• Set problem:
Quote exactly the lines from the line containing "for node in" to the line containing "imported = [obj", both lines included, please, and nothing more.

• Extracted entries:
--- Start ---

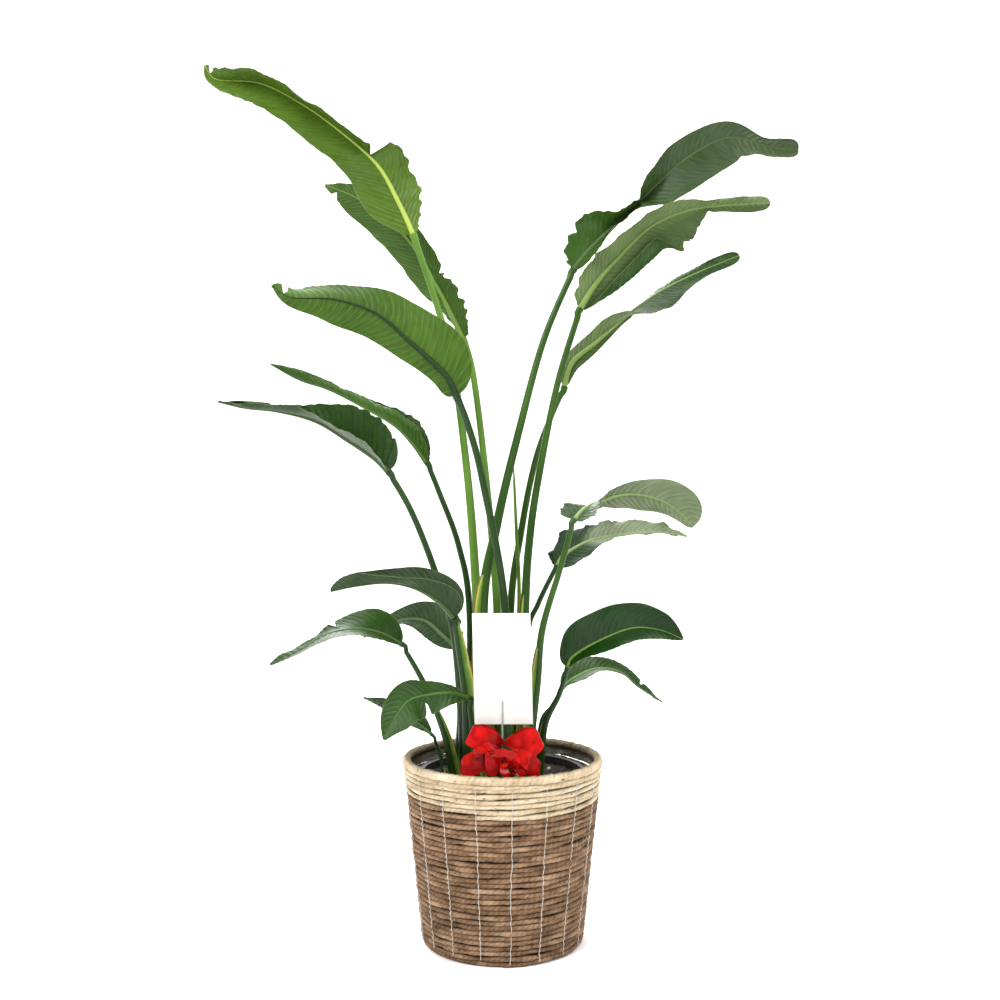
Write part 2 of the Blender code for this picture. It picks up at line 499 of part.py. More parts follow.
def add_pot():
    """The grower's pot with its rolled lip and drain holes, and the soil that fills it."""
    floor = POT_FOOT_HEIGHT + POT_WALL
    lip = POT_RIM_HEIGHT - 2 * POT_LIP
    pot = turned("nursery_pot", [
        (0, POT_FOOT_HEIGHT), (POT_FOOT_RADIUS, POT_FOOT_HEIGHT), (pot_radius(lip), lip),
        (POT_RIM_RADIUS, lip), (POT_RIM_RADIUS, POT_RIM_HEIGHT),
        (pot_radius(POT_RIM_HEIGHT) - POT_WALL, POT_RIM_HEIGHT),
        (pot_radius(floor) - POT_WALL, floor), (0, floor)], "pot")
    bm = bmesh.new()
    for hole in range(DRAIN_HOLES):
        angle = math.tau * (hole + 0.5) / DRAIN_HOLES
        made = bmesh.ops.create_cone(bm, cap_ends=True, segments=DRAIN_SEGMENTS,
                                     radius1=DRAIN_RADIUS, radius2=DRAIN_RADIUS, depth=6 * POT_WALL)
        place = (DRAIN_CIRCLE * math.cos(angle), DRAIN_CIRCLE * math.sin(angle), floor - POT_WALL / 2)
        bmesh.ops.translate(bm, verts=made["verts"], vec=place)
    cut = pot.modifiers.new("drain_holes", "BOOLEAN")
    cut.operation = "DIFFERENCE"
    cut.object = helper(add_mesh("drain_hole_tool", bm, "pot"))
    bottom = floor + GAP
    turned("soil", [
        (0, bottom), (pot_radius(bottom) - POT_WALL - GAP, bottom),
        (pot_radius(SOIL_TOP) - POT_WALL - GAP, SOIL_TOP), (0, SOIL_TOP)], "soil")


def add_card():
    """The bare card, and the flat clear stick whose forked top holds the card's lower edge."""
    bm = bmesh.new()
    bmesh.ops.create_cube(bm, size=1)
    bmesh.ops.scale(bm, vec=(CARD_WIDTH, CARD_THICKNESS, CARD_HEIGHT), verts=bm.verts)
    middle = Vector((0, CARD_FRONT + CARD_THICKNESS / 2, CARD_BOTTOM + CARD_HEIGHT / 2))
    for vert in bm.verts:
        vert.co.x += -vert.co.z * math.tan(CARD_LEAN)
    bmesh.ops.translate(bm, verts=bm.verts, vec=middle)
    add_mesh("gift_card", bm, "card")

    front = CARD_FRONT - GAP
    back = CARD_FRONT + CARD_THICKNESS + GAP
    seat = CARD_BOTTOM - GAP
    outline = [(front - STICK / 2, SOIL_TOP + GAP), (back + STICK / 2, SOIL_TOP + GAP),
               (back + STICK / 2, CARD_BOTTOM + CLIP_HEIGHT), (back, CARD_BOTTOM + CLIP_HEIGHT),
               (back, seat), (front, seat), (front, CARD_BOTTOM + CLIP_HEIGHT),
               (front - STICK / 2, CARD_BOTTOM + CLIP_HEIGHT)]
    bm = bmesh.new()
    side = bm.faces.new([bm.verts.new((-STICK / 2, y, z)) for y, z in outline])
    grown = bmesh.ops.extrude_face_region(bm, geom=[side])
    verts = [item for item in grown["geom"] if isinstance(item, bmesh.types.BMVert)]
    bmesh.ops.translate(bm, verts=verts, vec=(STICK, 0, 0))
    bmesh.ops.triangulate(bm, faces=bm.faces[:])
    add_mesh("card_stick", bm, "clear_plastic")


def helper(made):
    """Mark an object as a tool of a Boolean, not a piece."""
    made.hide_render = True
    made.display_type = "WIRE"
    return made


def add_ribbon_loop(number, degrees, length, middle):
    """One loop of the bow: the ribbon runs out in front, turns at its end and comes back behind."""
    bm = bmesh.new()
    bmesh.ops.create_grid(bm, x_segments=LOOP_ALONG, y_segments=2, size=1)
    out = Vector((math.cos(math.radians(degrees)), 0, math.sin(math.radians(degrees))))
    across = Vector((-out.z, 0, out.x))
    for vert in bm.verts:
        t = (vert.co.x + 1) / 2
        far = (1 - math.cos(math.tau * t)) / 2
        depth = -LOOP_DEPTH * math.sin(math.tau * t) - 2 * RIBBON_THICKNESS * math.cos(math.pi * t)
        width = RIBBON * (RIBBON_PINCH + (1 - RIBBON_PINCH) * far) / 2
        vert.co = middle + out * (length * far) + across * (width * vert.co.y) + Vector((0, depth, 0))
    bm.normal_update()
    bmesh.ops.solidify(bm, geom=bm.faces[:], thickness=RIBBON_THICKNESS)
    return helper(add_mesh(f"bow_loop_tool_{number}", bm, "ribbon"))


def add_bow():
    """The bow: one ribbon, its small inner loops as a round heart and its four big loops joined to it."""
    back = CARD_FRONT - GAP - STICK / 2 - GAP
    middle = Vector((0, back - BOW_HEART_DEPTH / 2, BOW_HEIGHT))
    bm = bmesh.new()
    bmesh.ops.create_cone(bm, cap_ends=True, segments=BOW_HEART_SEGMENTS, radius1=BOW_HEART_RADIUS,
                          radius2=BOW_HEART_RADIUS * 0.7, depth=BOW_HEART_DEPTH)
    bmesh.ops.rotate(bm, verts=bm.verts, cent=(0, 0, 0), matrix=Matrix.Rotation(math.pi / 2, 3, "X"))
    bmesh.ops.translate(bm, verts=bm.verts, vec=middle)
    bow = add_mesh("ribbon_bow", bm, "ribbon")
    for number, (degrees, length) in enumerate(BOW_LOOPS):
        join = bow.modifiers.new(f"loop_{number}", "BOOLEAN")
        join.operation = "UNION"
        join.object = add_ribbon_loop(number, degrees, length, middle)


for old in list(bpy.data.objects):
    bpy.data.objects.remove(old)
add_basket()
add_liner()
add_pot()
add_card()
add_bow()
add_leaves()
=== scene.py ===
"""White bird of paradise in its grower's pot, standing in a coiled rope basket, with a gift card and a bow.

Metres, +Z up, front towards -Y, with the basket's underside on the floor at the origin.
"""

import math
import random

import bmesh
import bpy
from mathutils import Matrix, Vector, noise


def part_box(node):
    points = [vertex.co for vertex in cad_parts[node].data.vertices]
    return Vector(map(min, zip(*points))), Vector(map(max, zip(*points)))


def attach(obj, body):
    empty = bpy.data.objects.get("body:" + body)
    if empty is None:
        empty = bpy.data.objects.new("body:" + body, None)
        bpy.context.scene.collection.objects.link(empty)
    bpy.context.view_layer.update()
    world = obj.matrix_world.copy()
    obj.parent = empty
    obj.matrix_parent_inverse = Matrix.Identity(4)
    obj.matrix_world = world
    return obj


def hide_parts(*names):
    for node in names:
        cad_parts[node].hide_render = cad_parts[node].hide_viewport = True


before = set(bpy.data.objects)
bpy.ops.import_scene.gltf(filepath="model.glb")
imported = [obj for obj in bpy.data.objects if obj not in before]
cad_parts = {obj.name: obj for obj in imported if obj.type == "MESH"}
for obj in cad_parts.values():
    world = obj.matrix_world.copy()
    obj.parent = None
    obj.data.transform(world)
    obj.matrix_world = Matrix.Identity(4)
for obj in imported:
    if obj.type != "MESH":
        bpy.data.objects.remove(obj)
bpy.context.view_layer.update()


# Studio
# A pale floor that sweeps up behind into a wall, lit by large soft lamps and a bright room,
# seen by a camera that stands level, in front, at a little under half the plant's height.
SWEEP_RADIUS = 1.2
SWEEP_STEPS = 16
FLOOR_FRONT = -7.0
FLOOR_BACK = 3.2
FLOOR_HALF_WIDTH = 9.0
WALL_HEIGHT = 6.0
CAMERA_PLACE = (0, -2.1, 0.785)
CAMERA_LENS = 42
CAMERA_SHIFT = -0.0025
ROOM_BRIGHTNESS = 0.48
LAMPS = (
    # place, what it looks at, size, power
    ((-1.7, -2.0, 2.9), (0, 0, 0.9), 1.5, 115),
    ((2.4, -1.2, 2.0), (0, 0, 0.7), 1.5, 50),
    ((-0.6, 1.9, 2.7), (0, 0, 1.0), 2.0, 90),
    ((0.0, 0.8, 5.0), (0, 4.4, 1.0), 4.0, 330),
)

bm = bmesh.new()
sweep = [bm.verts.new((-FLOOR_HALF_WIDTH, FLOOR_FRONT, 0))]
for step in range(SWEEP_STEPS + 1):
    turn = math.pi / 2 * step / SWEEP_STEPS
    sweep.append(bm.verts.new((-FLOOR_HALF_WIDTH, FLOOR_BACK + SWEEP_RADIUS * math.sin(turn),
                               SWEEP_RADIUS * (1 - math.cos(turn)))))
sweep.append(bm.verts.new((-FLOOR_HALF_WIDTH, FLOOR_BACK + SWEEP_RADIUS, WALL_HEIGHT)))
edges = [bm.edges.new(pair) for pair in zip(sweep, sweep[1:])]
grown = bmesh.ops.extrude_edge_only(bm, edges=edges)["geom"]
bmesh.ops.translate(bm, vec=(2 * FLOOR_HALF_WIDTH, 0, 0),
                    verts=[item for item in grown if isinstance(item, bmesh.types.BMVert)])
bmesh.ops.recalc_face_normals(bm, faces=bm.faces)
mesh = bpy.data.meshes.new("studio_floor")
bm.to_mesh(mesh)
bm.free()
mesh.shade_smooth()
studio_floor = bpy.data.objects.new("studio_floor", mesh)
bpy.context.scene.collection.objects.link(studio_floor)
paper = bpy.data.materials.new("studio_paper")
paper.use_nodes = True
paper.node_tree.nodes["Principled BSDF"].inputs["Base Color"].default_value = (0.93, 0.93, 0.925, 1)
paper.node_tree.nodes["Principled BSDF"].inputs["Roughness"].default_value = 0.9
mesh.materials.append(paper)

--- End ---
--- Start ---

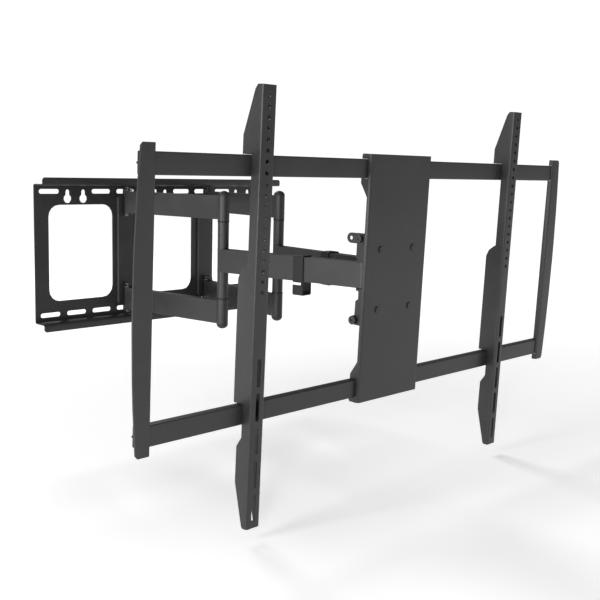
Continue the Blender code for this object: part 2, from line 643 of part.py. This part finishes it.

--- End ---

• Final result:
    for node in names:
        cad_parts[node].hide_render = cad_parts[node].hide_viewport = True


before = set(bpy.data.objects)
bpy.ops.import_scene.gltf(filepath="model.glb")
imported = [obj for obj in bpy.data.objects if obj not in before]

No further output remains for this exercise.